Quoi qu’il en soit, les Autrichiens, malheureusement pour eux, n’avaient pas d’armes de cette valeur à opposer au fusil prussien. Leur fusil à chargement par la bouche, construit sur les plans de M. Lorenz, était cependant une arme nouvelle qui eût certainement brillé dans une comparaison avec toutes les autres armes du même système ; mais le système lui-même allait être condamné par une expérience que tout le monde aujourd’hui sans doute accepte comme définitive : aussi n’y a-t-il pas lieu de donner une description du fusil Lorenz[1], et l’on comprendra les perplexités que, malgré les mérites, malgré la supériorité de justesse et de portée de ce fusil, le général Benedek et ses officiers devaient ressentir quand ils pensaient à l’armement de leurs adversaires. On en a eu d’ailleurs la preuve dans l’ordre du jour où le général autrichien, parlant à ses soldats de la rapidité du tir du fusil à aiguille, leur conseillait de n’en tenir compte que comme d’une incitation nouvelle à employer la baïonnette et la crosse.
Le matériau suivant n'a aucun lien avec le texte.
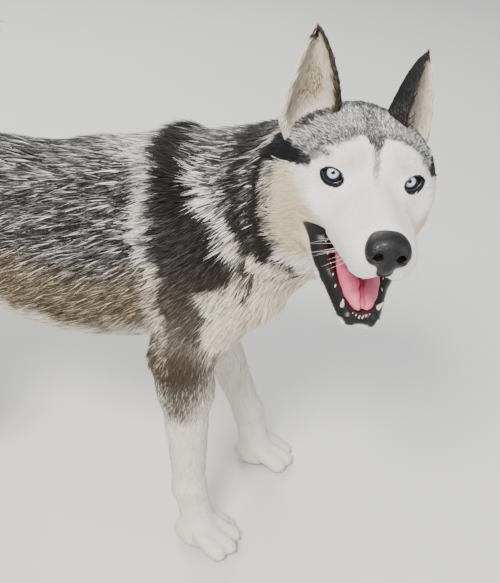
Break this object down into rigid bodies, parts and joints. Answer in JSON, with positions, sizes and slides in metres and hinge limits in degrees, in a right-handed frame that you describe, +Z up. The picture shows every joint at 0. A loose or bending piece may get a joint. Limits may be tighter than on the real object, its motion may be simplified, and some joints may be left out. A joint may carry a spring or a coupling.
{
  "type": "standing siberian husky model",
  "caption": "Life-size still model of a standing husky, head turned aside with open mouth, upright ears, grizzled back, white legs and a bushy tail carried up.",
  "frame": {"origin": "on the floor under the middle of the model's box", "axes": "+X towards the chest along the body, +Y to the animal's left, +Z up"},
  "size_m": [0.753, 0.4144, 0.6898],
  "materials": {
    "grizzled_coat": "double coat of short woolly hair, black and grey guard hairs flecked with white",
    "white_coat": "dense short white to cream hair",
    "tongue": "wet pink tongue, standing in for soft tissue",
    "nose_pad": "moist black pebbled skin",
    "eye": "wet pale blue eye"
  },
  "bodies": {
    "root": {"torso": "grizzled_coat", "neck": "grizzled_coat", "head": "white_coat", "lower_jaw": "white_coat", "tongue": "tongue", "nose": "nose_pad", "ear_right": "grizzled_coat", "ear_left": "grizzled_coat", "eye_right": "eye", "eye_left": "eye", "foreleg_right": "white_coat", "foreleg_left": "white_coat", "forepaw_right": "white_coat", "forepaw_left": "white_coat", "hindleg_right": "white_coat", "hindleg_left": "white_coat", "hindpaw_right": "white_coat", "hindpaw_left": "white_coat", "tail": "grizzled_coat"}
  },
  "joints": []
}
Le conseil était d’un brave, mais était-il facile ou même seulement possible de le suivre ? La portée utile du fusil prussien, si réduite qu’elle soit, est encore de 500 mètres au moins, et c’est une grande distance lorsqu’il s’agit de la franchir sous une grêle de plomb aussi épaisse que celle dont l’infanterie prussienne est capable de remplir l’espace en avant d’elle. Le général Benedek, qui était à Solferino, où il a déployé une énergie et des talens peu communs, devait savoir qu’à cette bataille il n’y eut ni cavalerie autrichienne ni cavalerie française qui, malgré tout son bon vouloir, ait pu joindre à l’arme blanche l’infanterie qui lui était opposée. De part et d’autre, la vivacité des feux désorganisait toutes les charges avant qu’elles pussent aboutir, et en dépit de la vaillance

  1. Le lecteur curieux pourra trouver une description complète de cette arme dans le livre que le colonel fédéral Edmond Favre vient de publier tout récemment sous ce titre : L’Autriche el ses institutions militaires, 1 vol. in-8o, Paris et Leipzig, 1866.